MORNING : Enter the Kraton area via the square where the sultan once settled public disputes and staged fights between buffaloes and tigers (the buffalo symbolized Java, while locals saw the tiger as representing the oppressive Dutch).
Go on to browse artworks at the Sono Budoyo Museum, the Taman Sari water palace and the Sultan’s palace, where Buddhist, Hindu, and Muslim motifs on the Bagsal Kencono pavilion illustrate Indonesia’s complex religious relationships.
AFTERNOON : After lunch, shop for Yogya’s batik, silver, leatherwork, and crafts: Jalan Malioboro is the most obvious destination, but Tirtodipuran Road and Beringharjo market are less touristy – check quality and bargain hard.
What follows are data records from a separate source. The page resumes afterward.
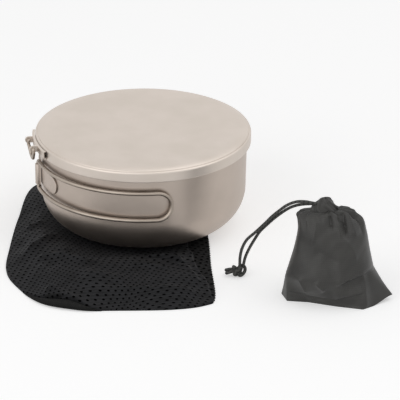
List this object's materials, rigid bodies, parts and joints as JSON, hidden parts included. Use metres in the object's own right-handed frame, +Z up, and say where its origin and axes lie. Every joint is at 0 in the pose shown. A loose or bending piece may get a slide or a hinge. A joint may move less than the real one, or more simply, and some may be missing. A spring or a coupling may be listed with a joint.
{
  "type": "camping cook pot set",
  "caption": "Shallow camping pot with a rounded bottom, folding wire handle and cap lid with a hanging wire loop, standing on its empty mesh stuff sack beside a drawstring pouch",
  "frame": {"origin": "on the floor, below the middle of the pot", "axes": "+Z up; the pot's handle bracket points along -X and the folded handle runs from it towards -Y"},
  "size_m": [0.2769, 0.289, 0.0813],
  "materials": {
    "titanium": "satin, bead-blasted warm grey-beige",
    "mesh_cloth": "black polyester mesh",
    "nylon": "dark grey ripstop nylon",
    "cord": "braided dark grey cord"
  },
  "bodies": {
    "sack": {"mesh_bag": "mesh_cloth", "mesh_bag_hem": "mesh_cloth"},
    "pot": {"pot_body": "titanium", "pot_bracket": "titanium"},
    "handle": {"pot_handle": "titanium"},
    "lid": {"lid": "titanium", "lid_bracket": "titanium"},
    "lid_loop": {"lid_loop": "titanium"},
    "pouch": {"pouch_body": "nylon", "pouch_hem": "nylon", "drawcord_strand_a": "cord", "drawcord_strand_b": "cord", "drawcord_knot": "cord"}
  },
  "joints": [
    {"name": "pot_lift", "type": "slide", "parent": "sack", "child": "pot", "axis": [0, 0, 1], "range_m": [0, 0.15]},
    {"name": "handle_fold", "type": "hinge", "parent": "pot", "child": "handle", "pos_m": [-0.08434, 0, 0.05005], "axis": [0, 0, -1], "range_deg": [0, 135]},
    {"name": "lid_lift", "type": "slide", "parent": "pot", "child": "lid", "axis": [0, 0, 1], "range_m": [0, 0.1]},
    {"name": "lid_loop_swing", "type": "hinge", "parent": "lid", "child": "lid_loop", "pos_m": [-0.0902, 0, 0.07547], "axis": [0, 1, 0], "range_deg": [0, 180]},
    {"name": "pouch_lift", "type": "slide", "parent": "sack", "child": "pouch", "axis": [0, 0, 1], "range_m": [0, 0.15]}
  ]
}
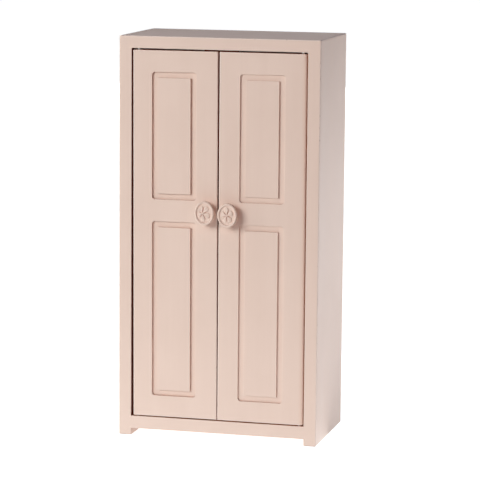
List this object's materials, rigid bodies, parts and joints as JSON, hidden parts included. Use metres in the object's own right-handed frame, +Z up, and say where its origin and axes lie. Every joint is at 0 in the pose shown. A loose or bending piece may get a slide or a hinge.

EVENING : Return to the Kraton for an evening stroll or take in a performance of Javanese puppetry, theater, or gamelan music.
Yogya’s Adisucipto airport has connections across Indonesia, plus Singapore and Malaysia. City transport includes bus, taxi, and becak (trishaw).
Rumah Boedi Pavilion (moderate) is central (near the train station), modern, and comfortable, with faux-ethnic chic furnishings.
Dusun Jogja Village Inn (moderate) offers mid-range boutique comfort slightly farther from the center.
The Phoenix (expensive) is a luxury modern revamp of a 1918 mansion.